Among the lines of data below, reproduce only those from the one with "handle_tube_left();" through the one with "bpy.data.objects.remove(obj)", exactly as they stand, both ends included.

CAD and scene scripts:
==============================
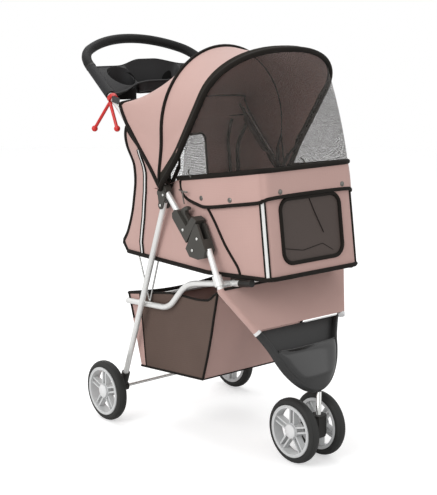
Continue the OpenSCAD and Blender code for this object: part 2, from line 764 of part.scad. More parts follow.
// Cabin: eight corners of its floor and of its top edge, anticlockwise from above
cabin_front_y = -18;
nose_y = 158;
notch_y = 288;
cabin_back_y = 470;
nose_rise = 8;
nose_top_z = cabin_top - 23;
notch_z = cabin_top - 51;
back_top = on_handle(367, -2);
top_front_y = 15;
function cabin_corners(inset) =
    let (half = cabin_w / 2 - inset, nose = nose_w / 2 - inset)
    [[[-nose, cabin_front_y + inset, floor_z + nose_rise], [-nose + 2, top_front_y + inset, cabin_top]],
     [[nose, cabin_front_y + inset, floor_z + nose_rise], [nose - 2, top_front_y + inset, cabin_top]],
     [[half, nose_y, floor_z], [half, nose_y, nose_top_z]],
     [[half, notch_y, floor_z], [half, notch_y, notch_z]],
     [[half, cabin_back_y - inset, floor_z], [half, back_top[0] - inset, back_top[1]]],
     [[-half, cabin_back_y - inset, floor_z], [-half, back_top[0] - inset, back_top[1]]],
     [[-half, notch_y, floor_z], [-half, notch_y, notch_z]],
     [[-half, nose_y, floor_z], [-half, nose_y, nose_top_z]]];
// Ring that lies rise above the cabin's floor
function cabin_ring(inset, rise) = [for (c = cabin_corners(inset)) lerp(c[0], c[1], rise / (c[1][2] - c[0][2]))];
// Ring that lies drop below the cabin's top edge
function cabin_top_ring(inset, drop) = [for (c = cabin_corners(inset)) lerp(c[1], c[0], drop / (c[1][2] - c[0][2]))];

window_tilt = atan2(top_front_y - cabin_front_y, cabin_top - floor_z - nose_rise);
window_rise = 99;
back_tilt = atan2(cabin_back_y - back_top[0], back_top[1] - floor_z);
back_rise = 212;

module window_outline(width, height, grow) {
    w = width / 2 + grow;
    h = height / 2 + grow;
    r = 26 + grow;
    for (x = [-1, 1]) for (y = [-1, 1]) translate([x * (w - r), y * (h - r)]) circle(r);
    square([2 * w, 2 * (h - r)], center = true);
    square([2 * (w - r), 2 * h], center = true);
}

module cabin_shell() {
    color("#c4a39c") stand() difference() {
        loft(cabin_ring(0, 0), cabin_top_ring(0, rim_drop));
        loft(cabin_ring(fabric_t, fabric_t), cabin_top_ring(fabric_t, -5));
        translate([0, cabin_front_y, floor_z + nose_rise]) rotate([90 - window_tilt, 0, 0])
            translate([0, window_rise, -20]) linear_extrude(40) window_outline(window_w, window_h, 0);
        translate([0, cabin_back_y, floor_z]) rotate([90 + back_tilt, 0, 0])
            translate([0, back_rise, -20]) linear_extrude(40) window_outline(back_window_w, back_window_h, 0);
    }
}

module window_mesh() {
    color("#473a34") stand() {
        translate([0, cabin_front_y, floor_z + nose_rise]) rotate([90 - window_tilt, 0, 0])
            translate([0, window_rise, -fabric_t / 2 - 0.5]) linear_extrude(0.8)
                window_outline(window_w, window_h, -soft);
        translate([0, cabin_back_y, floor_z]) rotate([90 + back_tilt, 0, 0])
            translate([0, back_rise, fabric_t / 2 - 0.4]) linear_extrude(0.8)
                window_outline(back_window_w, back_window_h, -soft);
    }
}

module cabin_floor() {
    color("#3a3431") stand()
        loft(cabin_ring(fabric_t + soft, fabric_t + soft), cabin_ring(fabric_t + soft, fabric_t + soft + board_t));
}

module floor_mat() {
    low = fabric_t + 2 * soft + board_t;
    color("#5d4e47") stand()
        loft(cabin_ring(fabric_t + 3, low), cabin_ring(fabric_t + 3, low + mat_t));
}

// Wire that stiffens the cabin's top edge
rim_wire_r = 2.5;
rim_drop = 2 * rim_wire_r + soft;

module cabin_rim() {
    ring = cabin_top_ring(rim_wire_r, rim_wire_r);
    stops = [for (i = [6, 7, 0, 1, 2, 3]) ring[i]];
    path = concat([lerp(stops[0], stops[1], 0.03)],
        flat([for (i = [1 : 4]) bend(stops[i - 1], stops[i], stops[i + 1], 14, 4)]), [lerp(stops[5], stops[4], 0.03)]);
    color("#1f1f1f") stand() sweep(path, rim_wire_r, [0, 0, 1], 8);
}

// Mesh from the front bow down to the cabin's top edge
function mesh_low(s) =
    let (u = 2 * abs(s - 0.5), side = s < 0.5 ? -1 : 1, top = cabin_top_ring(0, -1),
        edge = [[side * (cabin_w / 2), 250, lerp(nose_top_z, notch_z, (250 - nose_y) / (notch_y - nose_y)) + 1],
            [side * top[2][0], top[2][1], top[2][2]], [side * top[1][0], top[1][1], top[1][2]]])
    u > 0.5 ? lerp(edge[1], edge[0], (u - 0.5) / 0.17)
        : u > 0.28 ? lerp(edge[2], edge[1], (u - 0.28) / 0.22)
        : lerp([0, edge[2][1], edge[2][2]], edge[2], u / 0.28);

module front_mesh() {
    color("#8a8683") stand() cloth([for (s = cloth_s) front_bow(s)], [for (s = cloth_s) mesh_low(s)],
        cloth_gap, 0.8);
}

// Wire struts that carry the cabin's rear on the links
module seat_struts() {
    wire_r = 2;
    top_z = floor_z - wire_r;
    foot_y = cross_p[0] - 12;
    foot_cut = 5;
    color("silver") stand() for (side = [left, right]) {
        x = side * link_w / 2;
        foot = [x, foot_y, lerp(link_lower[1], link_rear[1], (foot_y - link_lower[0]) / (link_rear[0] - link_lower[0]))
            + tube_r + wire_r - 0.45 * foot_cut];
        tops = [for (y = [-62, -50, 32, 44]) [x, cross_p[0] + y, top_z]];
        sweep(concat([tops[0]], bend(tops[0], tops[1], foot, 7, 3), bend(tops[1], foot, tops[2], foot_cut, 4),
            bend(foot, tops[2], tops[3], 7, 3), [tops[3]]), wire_r, [1, 0, 0], 12);
    }
}

// Basket: corners of its side view, from the top at the rear to the bottom at the rear
basket_w = link_w - tube_d - 2 * soft;
basket_floor_w = basket_w - basket_taper;
function basket_side(inset) = [[474 - inset, 318], [143, 382], [172 + inset, 270],
    [206 + inset, basket_z + 22 + inset], [448 - inset, basket_z + inset]];

module basket() {
    function half(z) = lerp(basket_floor_w, basket_w, (z - basket_z) / 200) / 2;
    function wall(side, inset) = [for (p = basket_side(inset)) at_x(side * (min(half(p[1]), basket_w / 2) - inset), p)];
    module tub(inset, lift) {
        r = [for (p = wall(right, inset)) p + (p[2] > 317 ? [0, 0, lift] : [0, 0, 0])];
        l = [for (p = wall(left, inset)) p + (p[2] > 317 ? [0, 0, lift] : [0, 0, 0])];
        polyhedron(concat(r, l), concat([[0, 1, 2], [0, 2, 4], [2, 3, 4], [5, 7, 6], [5, 9, 7], [7, 9, 8]],
            flat([for (i = [0 : 4]) let (j = (i + 1) % 5) quad(i, 5 + i, 5 + j, j)])));
    }
    color("#5d4e47") stand() difference() {
        tub(0, 0);
        tub(fabric_t, 4);
    }
}

// ---- Rear frame ----

leg_foot = [wheelbase, axle_z + 10];
function rear_leg_at(side, z) = lerp(at_x(side * leg_foot_w / 2, leg_foot), at_x(side * side_x, brace_p),
    (z - leg_foot[1]) / (brace_p[1] - leg_foot[1]));

module rear_leg(side) {
    color("whitesmoke") stand() difference() {
        rod(rear_leg_at(side, leg_foot[1]), rear_leg_at(side, brace_p[1] + 8), tube_r);
        pin(side, brace_p, side_x - 20, 40, brace_pin_r + run);
    }
}

module rear_leg_left() rear_leg(left);
module rear_leg_right() rear_leg(right);

module rear_axle() {
    half = rear_track / 2 + hub_out - 0.5;
    color("silver") stand() translate([-half, wheelbase, axle_z]) rotate([0, 90, 0]) cylinder(h = 2 * half, r = axle_r);
}

pedal_p = [wheelbase + 20, axle_z + 14];
pedal_w = 16;

module axle_bracket(side) {
    foot = rear_leg_at(side, leg_foot[1]);
    up = rear_leg_at(side, leg_foot[1] + 30);
    inner = leg_foot_w / 2 - 10;
    outer = rear_track / 2 - hub_in - 0.5;
    color("#262626") stand() difference() {
        union() {
            rod(foot - (up - foot) * 0.3, up, tube_r + 3.5);
            pin(side, [wheelbase, axle_z], inner, outer - inner, 11);
            in_side(side, inner + 2, 8) bar([wheelbase, axle_z], pedal_p, 7);
        }
        rod(foot, up + (up - foot), tube_r + seat);
        pin(side, [wheelbase, axle_z], inner - 12, outer - inner + 13, axle_r + run);
        pin(side, pedal_p, inner - 1, 20, 2.5);
    }
}

module axle_bracket_left() axle_bracket(left);
module axle_bracket_right() axle_bracket(right);

module brake_pedal(side) {
    inner = leg_foot_w / 2 + 2 + run;
    color("#b02020") stand() {
        in_side(side, inner + 0.3, pedal_w) bar(pedal_p, pedal_p + [34, 8], 6);
        pin(side, pedal_p, inner - 9, 12, 2.5 - run);
    }
}

module brake_pedal_left() brake_pedal(left);
module brake_pedal_right() brake_pedal(right);

handle_tube_left();
handle_tube_right();
handle_bar();
handle_grip();
tray();
lock_upper_left();
lock_upper_right();
leg_bracket_left();
leg_bracket_right();
canopy_rear();
lock_latch_left();
lock_latch_right();
release_lever();
bow_middle();
canopy_front();
bow_front();
front_leg_left();
front_leg_right();
front_foot();
foot_pouch();
front_panel();
lock_lower_left();
lock_lower_right();
link_bracket_left();
link_bracket_right();
caster_stem();
caster_housing();
front_axle();
front_tyre_left();
front_rim_left();
front_cap_left();
front_tyre_right();
front_rim_right();
front_cap_right();
link_tube_left();
link_tube_right();
link_crossbar();
seat_struts();
cabin_shell();
window_mesh();
cabin_floor();
floor_mat();
cabin_rim();
front_mesh();
basket();
rear_leg_left();
rear_leg_right();
axle_bracket_left();
axle_bracket_right();
rear_axle();
brake_pedal_left();
brake_pedal_right();
rear_tyre_left();
rear_rim_left();
rear_cap_left();
rear_tyre_right();
rear_rim_right();
rear_cap_right();
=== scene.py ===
import math
import bpy
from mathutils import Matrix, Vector
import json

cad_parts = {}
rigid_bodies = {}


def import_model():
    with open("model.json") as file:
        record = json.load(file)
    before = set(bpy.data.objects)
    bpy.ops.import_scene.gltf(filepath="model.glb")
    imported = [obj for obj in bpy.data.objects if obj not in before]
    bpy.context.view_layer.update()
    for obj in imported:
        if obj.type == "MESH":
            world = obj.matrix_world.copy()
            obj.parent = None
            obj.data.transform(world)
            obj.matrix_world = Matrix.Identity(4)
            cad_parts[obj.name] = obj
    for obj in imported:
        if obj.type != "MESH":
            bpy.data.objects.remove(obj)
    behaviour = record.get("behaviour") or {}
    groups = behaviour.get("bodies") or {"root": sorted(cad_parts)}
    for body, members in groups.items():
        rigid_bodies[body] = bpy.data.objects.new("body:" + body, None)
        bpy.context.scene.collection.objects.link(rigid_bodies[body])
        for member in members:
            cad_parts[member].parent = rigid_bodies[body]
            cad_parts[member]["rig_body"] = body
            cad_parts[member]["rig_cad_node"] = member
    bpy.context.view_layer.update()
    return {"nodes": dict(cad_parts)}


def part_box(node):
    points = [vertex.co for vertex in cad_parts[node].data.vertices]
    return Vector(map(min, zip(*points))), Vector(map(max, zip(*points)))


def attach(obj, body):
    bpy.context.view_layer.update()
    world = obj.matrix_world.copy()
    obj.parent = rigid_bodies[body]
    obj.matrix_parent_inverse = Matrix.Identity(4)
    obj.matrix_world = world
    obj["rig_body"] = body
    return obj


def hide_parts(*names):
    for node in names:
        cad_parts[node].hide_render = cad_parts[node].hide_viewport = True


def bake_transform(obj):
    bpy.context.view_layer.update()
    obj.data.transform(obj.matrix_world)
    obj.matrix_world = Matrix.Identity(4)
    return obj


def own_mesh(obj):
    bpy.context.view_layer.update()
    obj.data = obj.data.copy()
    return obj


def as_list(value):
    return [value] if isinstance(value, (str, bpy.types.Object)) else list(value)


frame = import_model()
nodes = frame["nodes"]
print("frame loaded,", len(nodes), "nodes")

# Places are in millimetres: x to the left, y back from the front axle, z up from the ground
axleLow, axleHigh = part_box("front_axle")
axleY = (axleLow.y + axleHigh.y) / 2
left, right = 1, -1
bothSides = (left, right)
sideNames = (("Left", left), ("Right", right))

def at(x, y, z):
    return Vector((x / 1000, axleY + y / 1000, z / 1000))

def between(a, b, t):
    return a + (b - a) * t

def along(a, b, t):
    return tuple(between(p, q, t) for p, q in zip(a, b))

def evenly(low, high, count):
    return [between(low, high, i / count) for i in range(count + 1)]

def clamp(value, low=0, high=1):
    return min(max(value, low), high)

def ease(t):
    t = clamp(t)
    return t * t * (3 - 2 * t)

def hump(t):
    # nothing at both ends, 1 in the middle
    return math.sin(math.pi * t)

def direction(angle):
    return math.cos(math.radians(angle)), math.sin(math.radians(angle))

def nearest(items, share):
    # the item that lies at this share of the list
    return items[int(round(share * (len(items) - 1)))]

def mirrored(side, stops):
    return [(side * x, y, z) for x, y, z in stops]

def fromMiddle(s):
    # how far from the middle, 0 to 1, and on which side
    return 2 * abs(s - 0.5), right if s < 0.5 else left

def follow(stops, value):
    # stops are (key, number) pairs; the number runs evenly from stop to stop
    for (k0, n0), (k1, n1) in zip(stops, stops[1:]):
        if value <= k1:
            return between(n0, n1, clamp((value - k0) / (k1 - k0)))
    return stops[-1][1]

def rounded(stops, steps):
    # a smooth line through the stops
    line = []
    for i in range(len(stops) - 1):
        near = [stops[clamp(i + k, 0, len(stops) - 1)] for k in (-1, 0, 1, 2)]
        for step in range(steps):
            t = step / steps
            line.append(tuple(0.5 * (2 * b + (c - a) * t + (2 * a - 5 * b + 4 * c - d) * t * t
                                     + (3 * b - a - 3 * c + d) * t ** 3) for a, b, c, d in zip(*near)))
    return line + [tuple(stops[-1])]

def deselect():
    if bpy.context.object and bpy.context.object.mode != "OBJECT":
        bpy.ops.object.mode_set(mode="OBJECT")
    bpy.ops.object.select_all(action="DESELECT")

def activate(piece):
    deselect()
    piece.select_set(True)
    bpy.context.view_layer.objects.active = piece

def named(name):
    piece = bpy.context.object
    piece.name = piece.data.name = name
    return piece

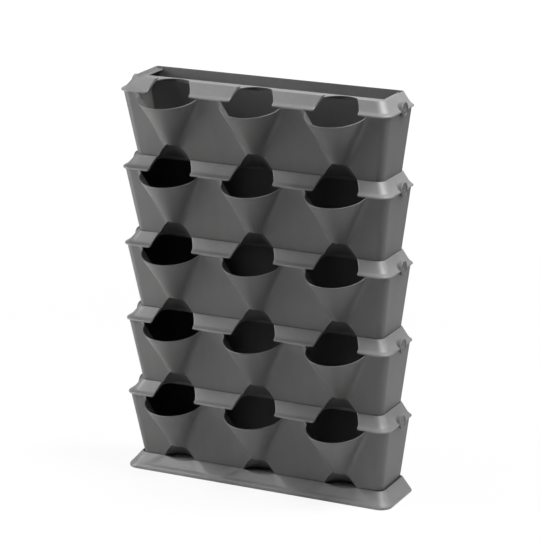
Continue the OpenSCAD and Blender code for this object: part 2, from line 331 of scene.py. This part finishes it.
# Trough: a tapering box with three leaning half-cone cups, and a domed niche under each.
trough = {
    "footHalf": 296.5, "footFront": 110.75, "back": 2.75, "height": 152.4,
    "sideLean": 22.8 / 152.4, "frontLean": 23 / 152.4,
    "footRadius": 17, "rimRadius": 20, "backRadius": 5,
    "wall": 2.5, "floor": 3, "rimRound": 1.1,
    "notch": 8.2, "notchEdge": 0.1, "notchFromWall": 56, "notchFrom": 290, "sideStops": (20, 34, 76, 88),
    "drains": (-200, -100, 0, 100, 200), "drainRadius": 4, "drainFromWall": 40, "drainCut": (-5, 8),
    "screws": (-200, 200), "screwRadius": 3, "screwHeight": 125, "screwCut": (0, 10),
    # where the rows of faces lie: as shares of the outside's height, and as heights of the inside
    "outsideRows": (0, 0.05, 0.12, 0.2, 0.26, 0.32, 0.38, 0.45, 0.52, 0.6, 0.68, 0.76, 0.84, 0.91, 0.96, 1),
    "insideRows": (24, 40, 45, 46.5, 48, 50, 54, 60, 72, 88, 104, 120, 136, 148),
}
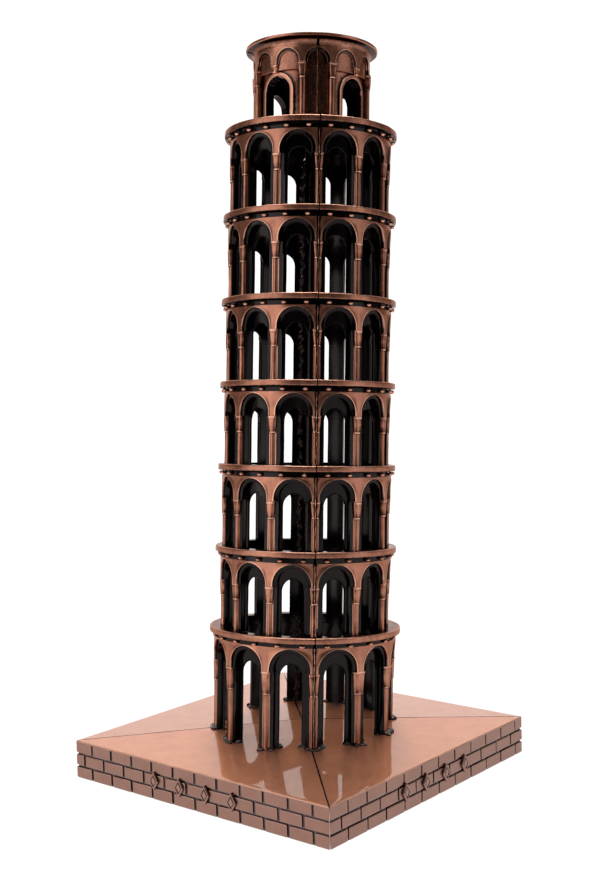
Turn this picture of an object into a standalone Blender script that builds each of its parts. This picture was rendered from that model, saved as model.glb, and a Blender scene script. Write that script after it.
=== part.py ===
"""Leaning tower ornament: a die-cast arcaded tower on a square brick-sided base.

The base is four hollow wedge castings that meet along the diagonals. The tower is
a ring of four quarter castings per section (ground storey, six galleries, belfry),
soldered along the same diagonals. Units are metres, +Z is up, and the origin is the
centre of the base's underside. Front faces -Y, and the tower leans to the back.
"""
import bpy
import bmesh
from math import cos, sin, radians, sqrt
from mathutils import Matrix, Vector

MM = 0.001

# ---- driving dimensions ----------------------------------------------------------
BASE_SIDE = 78.0 * MM
BASE_HEIGHT = 9.15 * MM          # height of the vertical brick sides
APEX_RISE = 2.35 * MM            # the top is a low pyramid
BASE_WALL = 1.8 * MM             # wall thickness of the wedge castings
GAP = 0.3 * MM                   # clearance between neighbouring castings

LEAN = radians(4.74)
LEAN_TOWARDS = radians(102.0)    # heading of the lean: back, and a little to the left
TOWER_FOOT = (0.33 * MM, 0.28 * MM)

# Heights along the leaning axis and outer radii, from the ground storey up.
LEDGE_Z = [23.3 * MM, 42.85 * MM, 62.65 * MM, 82.5 * MM, 102.5 * MM, 122.85 * MM, 143.3 * MM]
LEDGE_R = [23.35 * MM, 22.15 * MM, 21.7 * MM, 21.45 * MM, 21.35 * MM, 21.15 * MM, 21.05 * MM]
FACE_R = [22.25 * MM, 20.9 * MM, 20.75 * MM, 20.4 * MM, 20.2 * MM, 19.95 * MM, 19.7 * MM]
BELFRY_TOP = 163.65 * MM
BAYS_PER_QUARTER = 3
BAY = radians(30.0)
LEDGE_T = 1.45 * MM
LEDGE_EDGE = 0.35 * MM           # rounding of the ledge's edge

BORE_R_FOOT = 18.4 * MM          # radius of the hollow shaft, narrowing upwards
BORE_R_HEAD = 16.8 * MM
RECESS = 1.5 * MM                # depth of the outer arches
ARCH_RATIO = 0.229               # outer arch radius over the arcade face radius
ARCH_DROP = 2.75 * MM            # from a ledge's top down to the arch crown
WINDOW_R = 2.85 * MM
WINDOW_DROP = 6.5 * MM           # from a ledge's top down to the window crown
PIER_SET_BACK = 0.8 * MM         # from the arcade face to the piers behind the shafts
PIER_CUT_W = 1.9 * MM

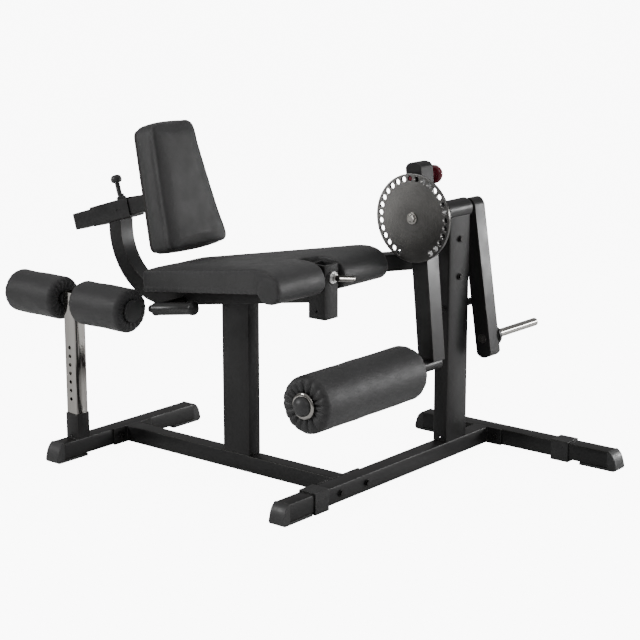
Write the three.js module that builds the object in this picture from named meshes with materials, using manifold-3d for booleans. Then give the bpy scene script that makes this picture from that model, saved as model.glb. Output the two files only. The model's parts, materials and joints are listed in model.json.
==============================
__RESULT BELOW__:
handle_tube_left();
handle_tube_right();
handle_bar();
handle_grip();
tray();
lock_upper_left();
lock_upper_right();
leg_bracket_left();
leg_bracket_right();
canopy_rear();
lock_latch_left();
lock_latch_right();
release_lever();
bow_middle();
canopy_front();
bow_front();
front_leg_left();
front_leg_right();
front_foot();
foot_pouch();
front_panel();
lock_lower_left();
lock_lower_right();
link_bracket_left();
link_bracket_right();
caster_stem();
caster_housing();
front_axle();
front_tyre_left();
front_rim_left();
front_cap_left();
front_tyre_right();
front_rim_right();
front_cap_right();
link_tube_left();
link_tube_right();
link_crossbar();
seat_struts();
cabin_shell();
window_mesh();
cabin_floor();
floor_mat();
cabin_rim();
front_mesh();
basket();
rear_leg_left();
rear_leg_right();
axle_bracket_left();
axle_bracket_right();
rear_axle();
brake_pedal_left();
brake_pedal_right();
rear_tyre_left();
rear_rim_left();
rear_cap_left();
rear_tyre_right();
rear_rim_right();
rear_cap_right();
=== scene.py ===
import math
import bpy
from mathutils import Matrix, Vector
import json

cad_parts = {}
rigid_bodies = {}


def import_model():
    with open("model.json") as file:
        record = json.load(file)
    before = set(bpy.data.objects)
    bpy.ops.import_scene.gltf(filepath="model.glb")
    imported = [obj for obj in bpy.data.objects if obj not in before]
    bpy.context.view_layer.update()
    for obj in imported:
        if obj.type == "MESH":
            world = obj.matrix_world.copy()
            obj.parent = None
            obj.data.transform(world)
            obj.matrix_world = Matrix.Identity(4)
            cad_parts[obj.name] = obj
    for obj in imported:
        if obj.type != "MESH":
            bpy.data.objects.remove(obj)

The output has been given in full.